After finding such an A, mention that one side is a theorem --
write it in line (4), stating somehow that it is a theorem, in
the annotation to that line, and either giving a reference for
it (we proved this in class, or "something just like this" was
on assignment 3 -- but in general beware of doing things like
this on the exam -- sometimes I want you to prove again things
we already proved...) or proving it in a separate Lemma outside the
Hilbert proof. Then conclude by Equanimity that our desired
consequent is also a theorem, in line (5) or so. Then cite
D.T., then put the (forall x) on, using 6.1.1.
Exercise 1 on p. 187:
One way, which uses 6.5.6:
Begin with two assumptions, in the usual way when one wants to
prove a "repeated conditional" U --> (V --> W) by the D.T.
Put U in line (1) and V in line (2).
In line (3) eliminate the (forall x) in one of the assumptions
by Spec spec.
In line (4) you could write A, with a suitable
annotation pointing to line (2), involving 6.5.6.
Annotate as I did in class and as GT does in similar
steps in proofs which use 6.5.6. And draw the right
conclusion at the end of such a Hilb. pr., as GT does
in similar pfs. in his book. (We did one in class, and I
suggested several days ago reading two others in GT.) I
leave the rest of what you must do in such a proof to you.
Another way: Rewrite the consequent of the given
conditional as what it really is without the \exists
quantifiers (write out what the given consequent really
abbreviates).
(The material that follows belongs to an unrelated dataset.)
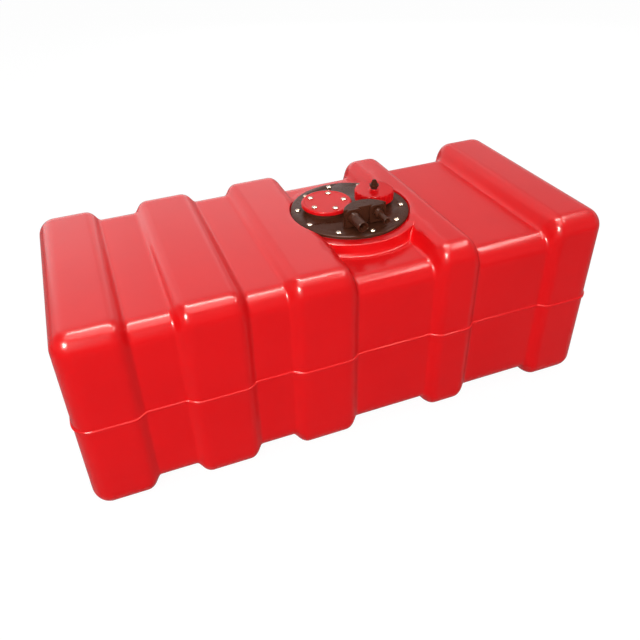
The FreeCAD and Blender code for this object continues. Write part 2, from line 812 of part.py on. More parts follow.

GT must have had this proof in mind, given
the Hint he gives at the end of exercise 1.
Do a Lemma or so, proving that
|-- U --> V == notV --> notU;
you should know this as "contrapositive" from a course
taken before 1090. A proof via 2.4.11 and 2.4.4 is very
short and easy.
That gives you a wff synt. equiv. to the
(ex. x)A --> (ex. x)B
we began with, which looks just like the right side of Ax 3,
which is closely related to your assumption in line (1). Figure
out the rest yourself.
This way avoids 6.5.6.
Let A be (f(x) = f(z)). Let z be the variable substituted for,
in Ax 6. With our t and s in the discussion above, we get
as the consequent of Ax 6 in this case
(f(x) = f(x)) == (f(x) = f(f(x))). :^D
Note that if the atomic wff A above is thought of as a
wall of a house with a window in it, into which can be put
any term, just by substitution for z, then the left and right
sides of the above biconditiional are that wall with the
window filled with our terms t and s, respectively, from
line (1) of our proof.
We proved that |-- (term = same term) in class, or at
least proved that |-- (g(y) = g(y)) or some such thing,
and remarked that the same proof works for any term. So the
left side of the biconditional :^D is a known theorem.
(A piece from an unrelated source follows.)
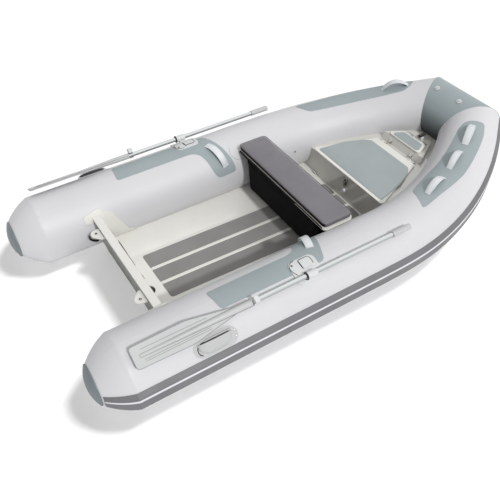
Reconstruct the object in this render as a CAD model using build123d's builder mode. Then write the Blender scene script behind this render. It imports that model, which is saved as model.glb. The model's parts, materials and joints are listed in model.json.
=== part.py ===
"""Inflatable rib tender: a V hull with a moulded liner between two side tubes.

Millimetres. +X forward, +Y port, +Z up. The origin is on the centreline at the
waterline, below the aft edge of the transom top.
"""
from math import cos, radians, sin, sqrt
import os

from build123d import *

os.makedirs("parts", exist_ok=True)

# ---------------------------------------------------------------- driving dimensions
TUBE_R = 215.0            # side tube radius from the stern to the bend
BOW_R = 194.0             # tube radius at the bow
TUBE_Y = 620.0            # side tube axis from the centreline
TUBE_Z = 210.0            # side tube axis above the waterline
CONE_X = -277.0           # stern cone begins here
CAP_X = -425.0            # seam between the stern cone and its cap
CAP_R = 112.0             # cone radius at that seam
CONE_BULGE = 10.0         # the cone swells this far past a straight line
CONE_EASE = 40.0          # rounding where the cone meets the tube
STERN_X = -463.0          # aftmost point of the caps
LOFT_X = 1250.0           # straight tube ends and the tapered bow length begins
BEND_X = 1420.0           # the tubes start to turn in and up
BEND_R = 1649.0           # radius of that turn, in its own tilted plane
BEND_DEG = 41.7           # how far it turns
BEND_TILT = 21.7          # tilt of the plane of the turn about the tube's axis
BOW_RUN = 82.0            # straight run from the turn to the bow mitre
SKIN = 0.4                # clearance that seats rigid pieces against the tubes
PATCH_T = 2.0             # cloth patches glued on the tubes

SOLE_X = 211.0            # station where the sole height is given
SOLE_Z = 71.0             # top of the sole there
SOLE_FALL = 0.0215        # the sole falls this much per mm going forward
SOLE_T = 12.0             # sole thickness
CREASE_Y = 228.0          # the flat of the sole ends at this crease
SIDE_Y = 445.0            # the sole meets the tube here
RISE = 22.0               # rise of the sole from the crease to the tube
SOLE_AFT = -50.0          # the sole's form is drawn from here and cut at the transom

TRANSOM_X = 16.0          # aft edge of the transom top
TRANSOM_Z = 321.0         # height of that edge
RAKE_DEG = 10.5           # the transom leans aft
TRANSOM_T = 38.0          # transom plate
FLANGE_W = 49.0           # width of the flange along its top
FLANGE_T = 14.0

LOCKER_X = 1654.0         # aft face of the bow locker
LOCKER_END = 2062.0       # forward end of the locker's tub
LOCKER_TOP = 236.0        # deck height at the locker's aft face
DECK_SLOPE = 0.057        # the locker deck rises this much per mm
WALL = 10.0               # moulded walls
LID_T = 12.0
PAD_T = 3.0

BENCH_X = (1092.0, 1307.0)
BENCH_HALF = 478.0
BENCH_TOP = 424.0
BENCH_CORNER = 26.0
CUSHION_EASE = 6.0
CUSHION_T = 36.0
BOARD_T = 14.0

OAR_Y = 746.0             # stowed oar axis
OAR_Z = 426.0
OAR_PIVOT_X = 798.0
OAR_TIP_X = -242.0
OAR_END_X = 1499.0
SHAFT_R = 14.0
KEEPER_X = 439.0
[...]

Second way: Let A be (z = f(z)), again with z being
the variable substituted for. Then A[z:=t] is
(x = f(x)), the guy in line (1) of our Hilb. pf. And
A[z:=s] is (f(x) = f(f(x))). :*D
Again by M.P. we get the above biconditional from Ax 6 and
This time the left side of our biconditional right side
of Ax 6
is our assumption
in line (1), so by equanimity we get our desired equation
f(x) = f(f(x)) from the biconditional before :*D and line (1).
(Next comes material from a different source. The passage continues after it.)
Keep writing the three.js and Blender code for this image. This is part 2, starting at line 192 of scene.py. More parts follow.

I actually prefer this proof (this choice of A) to the first
proof, since it does not require referring to something
proven in class or on Test 2. It's kinda neat because the
instance of Ax 6 turns out to be of the form
U --> (U == V), so that assuming U gives V, by M.P.
followed by Equanimity.
This, by the way, is a fairly typical proof of a theorem
involving equality. For others, peek at Chapter 7 in our